[START]

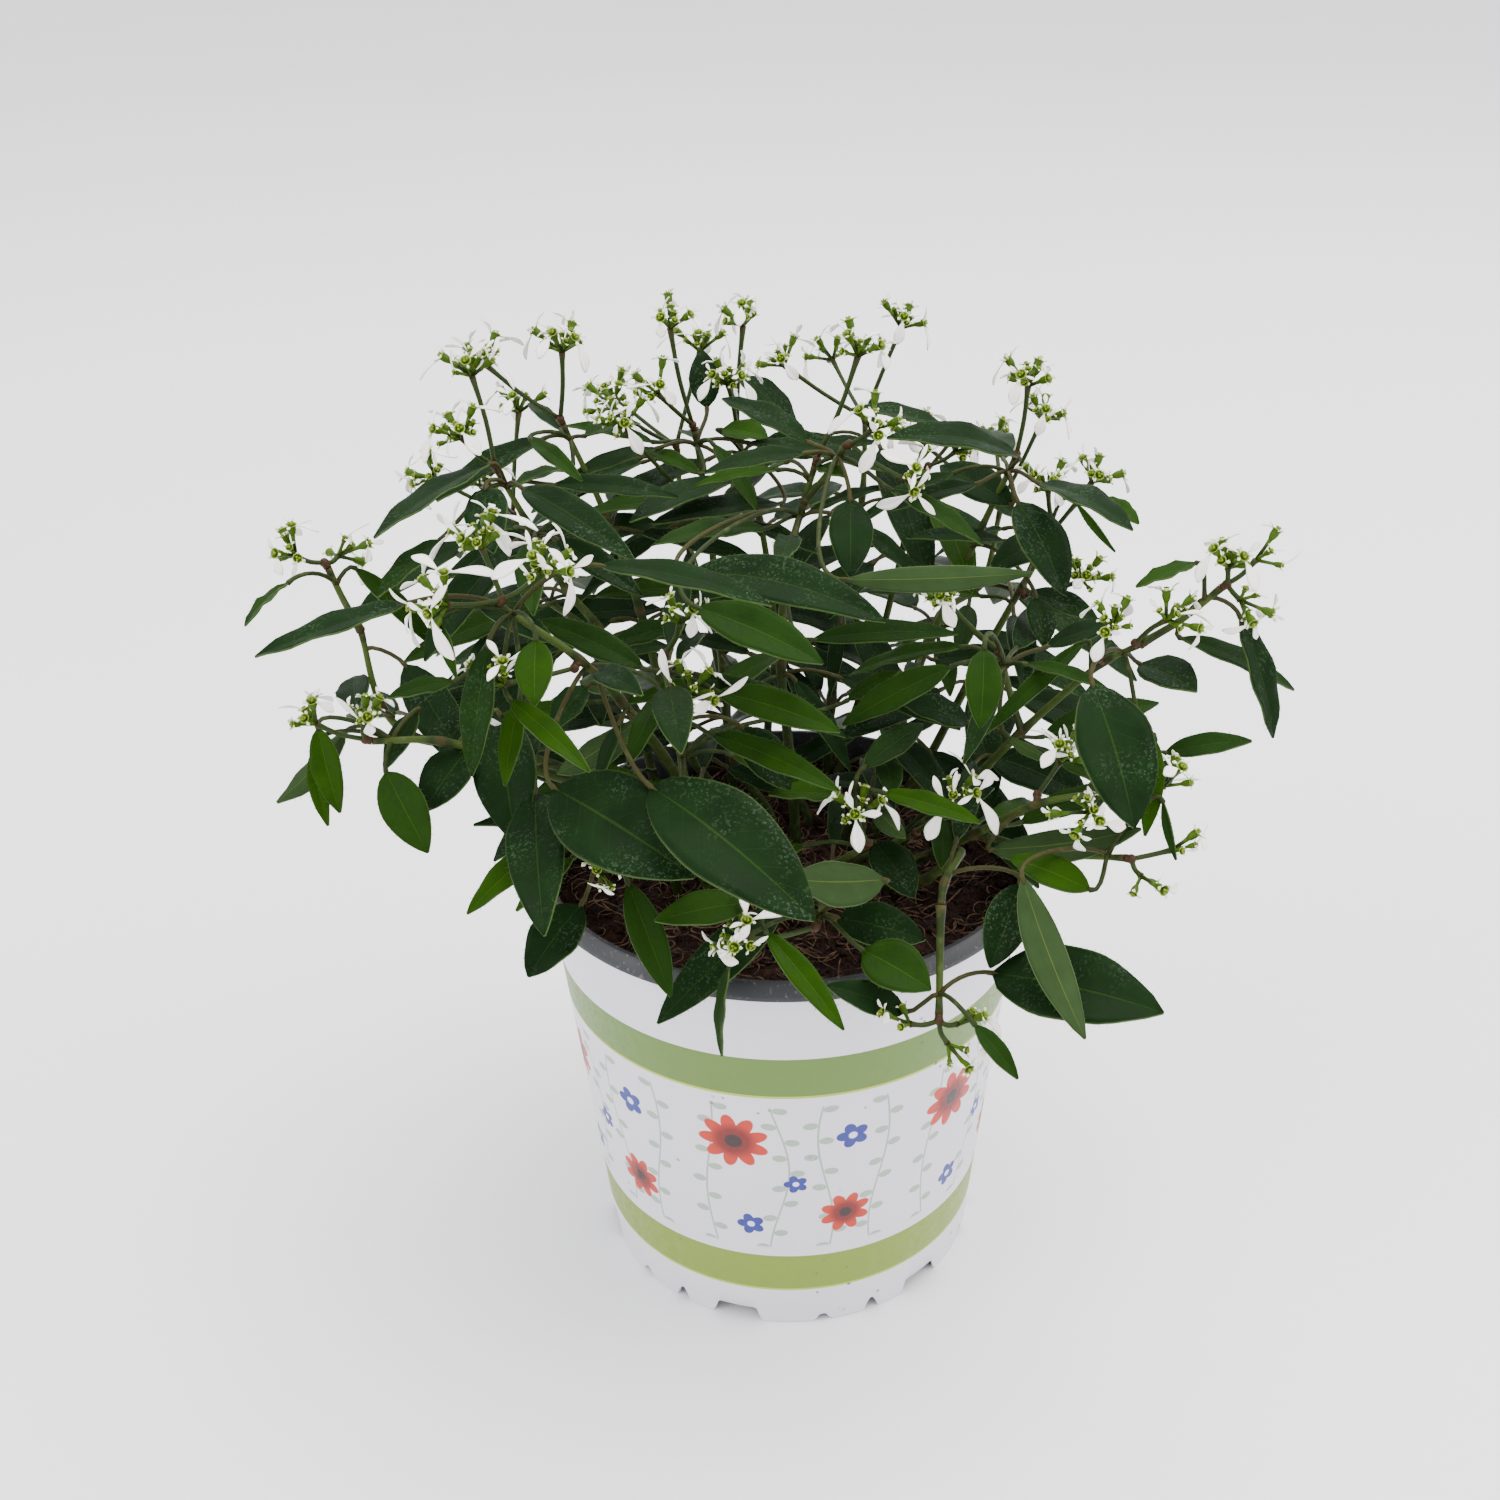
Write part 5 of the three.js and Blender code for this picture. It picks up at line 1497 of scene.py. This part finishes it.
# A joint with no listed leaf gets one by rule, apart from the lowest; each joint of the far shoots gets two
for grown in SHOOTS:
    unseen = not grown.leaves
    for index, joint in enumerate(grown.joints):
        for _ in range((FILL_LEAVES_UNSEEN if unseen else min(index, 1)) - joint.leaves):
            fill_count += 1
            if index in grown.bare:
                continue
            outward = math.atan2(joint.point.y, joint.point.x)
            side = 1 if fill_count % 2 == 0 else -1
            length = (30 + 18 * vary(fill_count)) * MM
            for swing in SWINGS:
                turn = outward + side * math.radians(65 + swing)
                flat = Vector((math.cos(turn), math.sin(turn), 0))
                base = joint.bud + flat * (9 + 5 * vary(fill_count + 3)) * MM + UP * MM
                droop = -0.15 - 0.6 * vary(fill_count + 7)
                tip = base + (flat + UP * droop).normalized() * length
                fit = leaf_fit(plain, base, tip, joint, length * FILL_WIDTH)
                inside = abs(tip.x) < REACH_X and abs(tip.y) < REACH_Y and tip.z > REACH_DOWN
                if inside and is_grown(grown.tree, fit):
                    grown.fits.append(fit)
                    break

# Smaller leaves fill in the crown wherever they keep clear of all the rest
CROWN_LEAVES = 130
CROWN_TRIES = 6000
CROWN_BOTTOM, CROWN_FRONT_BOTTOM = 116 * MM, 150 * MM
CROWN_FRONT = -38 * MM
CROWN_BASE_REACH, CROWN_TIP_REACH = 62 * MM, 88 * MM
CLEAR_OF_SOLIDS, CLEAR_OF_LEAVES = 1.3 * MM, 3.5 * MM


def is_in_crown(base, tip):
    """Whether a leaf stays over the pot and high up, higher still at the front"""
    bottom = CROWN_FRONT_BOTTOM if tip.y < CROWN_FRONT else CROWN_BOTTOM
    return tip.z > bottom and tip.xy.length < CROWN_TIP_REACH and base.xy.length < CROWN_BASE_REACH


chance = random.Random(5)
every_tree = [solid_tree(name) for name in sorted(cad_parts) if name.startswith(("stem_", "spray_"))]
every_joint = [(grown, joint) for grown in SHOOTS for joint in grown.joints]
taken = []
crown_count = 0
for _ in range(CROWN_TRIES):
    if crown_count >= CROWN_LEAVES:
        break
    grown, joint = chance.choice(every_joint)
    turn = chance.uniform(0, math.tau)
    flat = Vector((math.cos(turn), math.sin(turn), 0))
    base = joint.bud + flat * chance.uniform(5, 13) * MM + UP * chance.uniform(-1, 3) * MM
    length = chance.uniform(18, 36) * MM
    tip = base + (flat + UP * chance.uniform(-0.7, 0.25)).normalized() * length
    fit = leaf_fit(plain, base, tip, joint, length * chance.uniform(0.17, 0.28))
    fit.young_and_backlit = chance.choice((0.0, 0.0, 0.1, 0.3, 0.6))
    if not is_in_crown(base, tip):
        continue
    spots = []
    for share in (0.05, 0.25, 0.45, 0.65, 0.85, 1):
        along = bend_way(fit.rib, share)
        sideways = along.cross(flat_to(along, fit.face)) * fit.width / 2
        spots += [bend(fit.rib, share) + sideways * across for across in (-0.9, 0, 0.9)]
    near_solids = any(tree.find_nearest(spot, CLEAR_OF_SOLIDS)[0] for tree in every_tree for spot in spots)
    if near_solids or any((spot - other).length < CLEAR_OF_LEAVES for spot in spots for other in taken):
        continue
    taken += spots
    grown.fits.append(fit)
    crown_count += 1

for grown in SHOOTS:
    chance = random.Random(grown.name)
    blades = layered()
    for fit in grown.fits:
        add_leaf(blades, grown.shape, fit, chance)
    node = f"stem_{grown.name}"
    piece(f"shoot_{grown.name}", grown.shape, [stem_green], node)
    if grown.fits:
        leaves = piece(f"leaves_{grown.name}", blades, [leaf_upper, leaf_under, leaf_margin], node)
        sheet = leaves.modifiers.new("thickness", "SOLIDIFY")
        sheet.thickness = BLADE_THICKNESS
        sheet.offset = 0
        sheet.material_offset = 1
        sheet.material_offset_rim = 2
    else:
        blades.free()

[END]
[START]

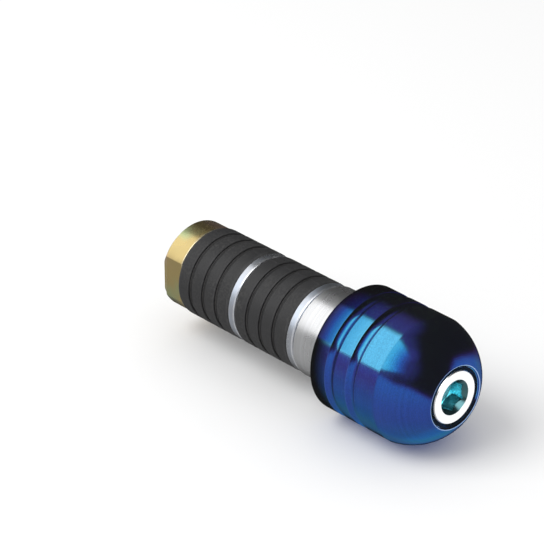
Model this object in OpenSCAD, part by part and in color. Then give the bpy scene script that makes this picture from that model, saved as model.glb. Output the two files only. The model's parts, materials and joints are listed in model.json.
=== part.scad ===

[END]
[START]

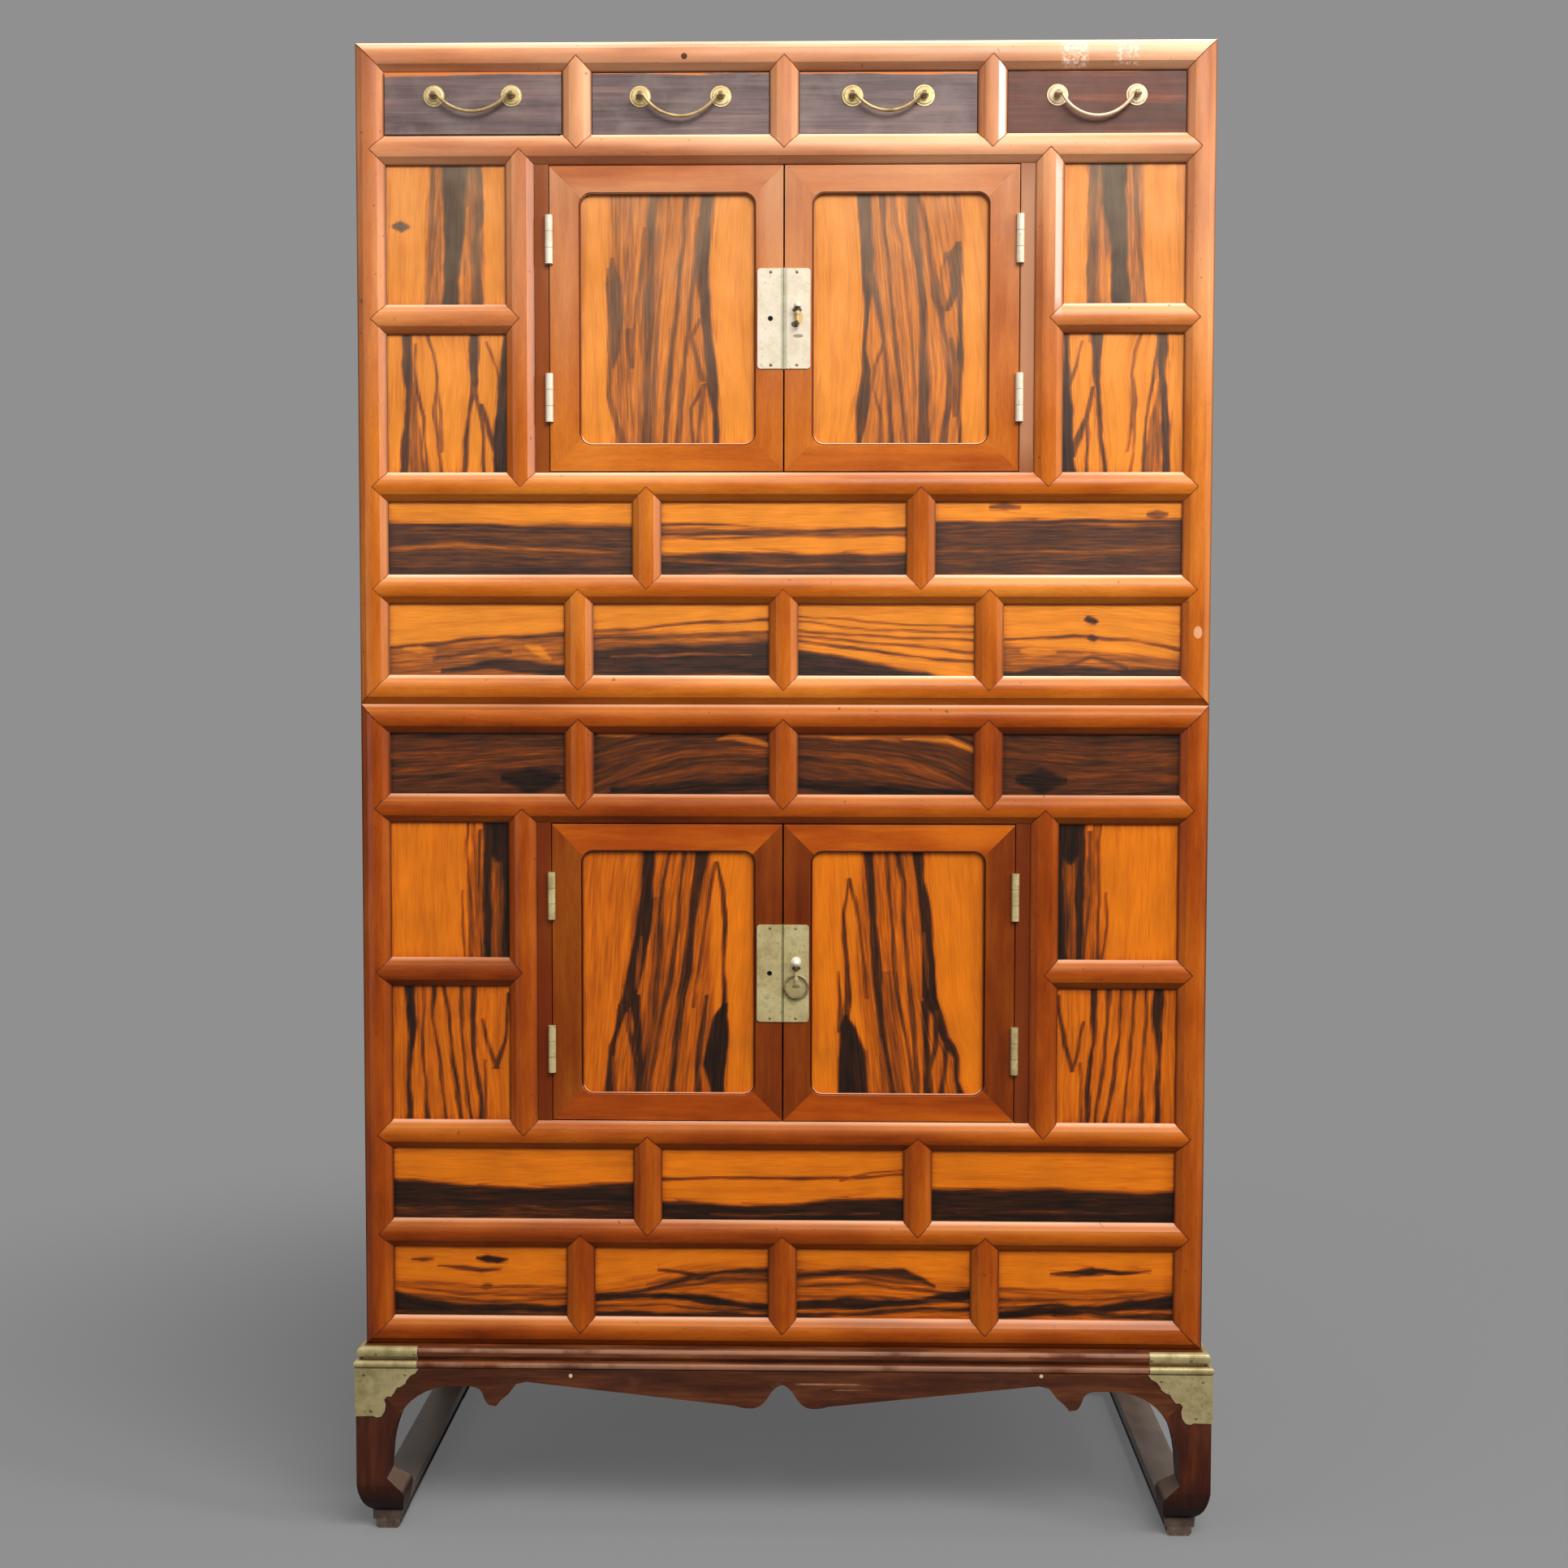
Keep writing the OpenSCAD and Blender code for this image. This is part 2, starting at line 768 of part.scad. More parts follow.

[END]

AIM »
Say how many lines of the material contain the word "code", with no other text.

FINAL RESULT »
2